Leyendo ‘Krúbera-Voronya’ y las andanzas del espeleólogo Sergio García-Dils, aprendemos que la lucha por conquistar esas cumbres invertidas apenas ha superado los dos kilómetros de longitud, una cuarta parte de un ochomil cualquiera. Fue precisamente a principios de siglo, apunta el autor, con la conquista de la cota -2000, en la misma Krúbera, lo que dio inicio a «la era de las supercuevas».

Aventureros de todo el mundo, como en su día acudían al Far West excitados por la fiebre del oro, se dan cita ahora en los remotos parajes de la región de Abjasia, en Georgia, epicentro del camino hacia el Hades, en esa ruta tan poco perforada si tenemos en cuenta que la Tierra tiene un radio medio de 6500 kilómetros. ¿Cuál será el siguiente récord? Las cumbres tienen un techo; el del viaje al centro de la Tierra es insondable.  

Ignorante en temas espeleológicos hasta esta inmersión, nunca mejor dicho, en la obra de Gonzalo Núñez, entiendo ahora el afán de tantos expedicionarios en llegar donde nadie llegó, en este caso, en dirección a la endosfera o núcleo terráqueo. Conquistados los polos hace más de un siglo por los Amundsen y compañía, alcanzadas todas las cumbres de la Tierra, quedan gestas oblicuas, como subir el K2 en invierno, con los riesgos que eso implica, como comentamos hace poco.

Uno de esos aventureros de lo profundo es el sevillano Sergio García-Dils, ‘recordmen’ de la era de las supercuevas que llegó a vivir dos meses bajo Tierra, en una gesta que explica lo penoso de esta lenta conquista del mundo subterráneo. Una vida en oscuras, sumergido en agua, en campamentos precarísimos a los que se llega tras superar, a buceo, galerías anegadas, completamente embarrado y soportando fuertes corrientes de aire las 24 horas de un día que es noche. Casi nada.

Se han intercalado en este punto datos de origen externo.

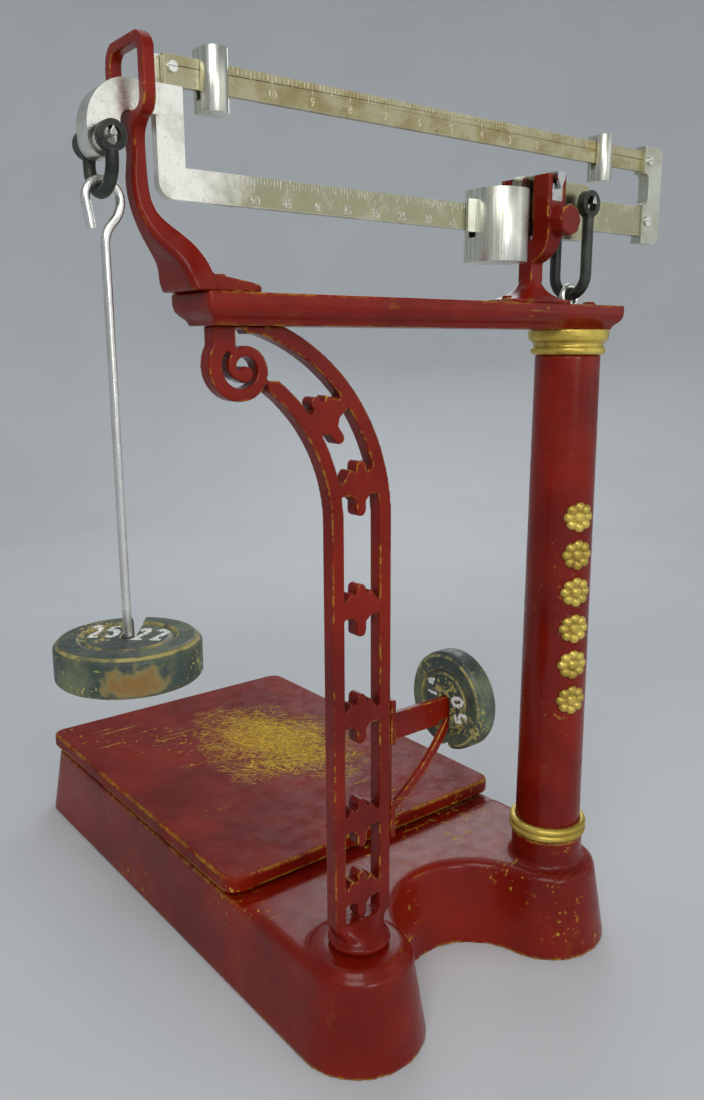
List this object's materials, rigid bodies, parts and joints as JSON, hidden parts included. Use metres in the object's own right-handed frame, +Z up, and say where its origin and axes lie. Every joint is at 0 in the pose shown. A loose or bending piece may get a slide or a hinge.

Y, como epítome de todo ello, «el puto tubo». Cuarenta centímetros de diámetro con forma de siniestro tambor de lavadora en el que aquellos espeleólogos que protagonizan el libro, entre los que se encontraba el sevillano García-Dils, estaban dispuestos «a morir en bloque». En su ruta hacia el nuevo récord, tenían que vérselas con esa oquedad infame, llena de estrías, por la que nadie había pasado antes, y que además de angustia ofrecía la incertidumbre. ¿Acabará algún día? No había plan B, en cualquier caso, así que el grupo de seis temerarios saltó al vacío. Sólo a la postre calibrarían el reto: trescientos metros de gatera, toda una torre Eiffel de tortuoso camino en el que no se contempla un cierre imprevisto de la galería, ni la muerte accidental de ninguno de ellos, pues taponaría cualquier tentativa de regreso. O una crecida del agua, que los ahogaría a todos sin clemencia.

«Yo ahí no me meto», había dicho en su día el aventurero Jesús Calleja, que en esos mismos pagos viviría los días más angustiosos de su carrera.

Pero Sergio y su tropa sí lo hicieron. Atravesaron ese «puto tubo» y ensancharon aún más los límites de la superación del ser humano. Pasado el mal trago, bautizarían aquella angostura de un modo más poético: el Camino del Sueño.

No se me ocurre mejor imagen para ilustrar esta época que nos ha tocado vivir. Un puto tubo, precedido de coprolitos, es decir, mierda congelada y fosilizada, que sin embargo no tenemos otra opción que atravesar. No hay plan B. Sólo internándonos en él veremos la luz al final de nuestro particular túnel, aunque nos hallemos en las oscuridades abisales más cerradas. Ya estamos más cerca, pues, de convertir esta pesadilla en un sueño más luminoso.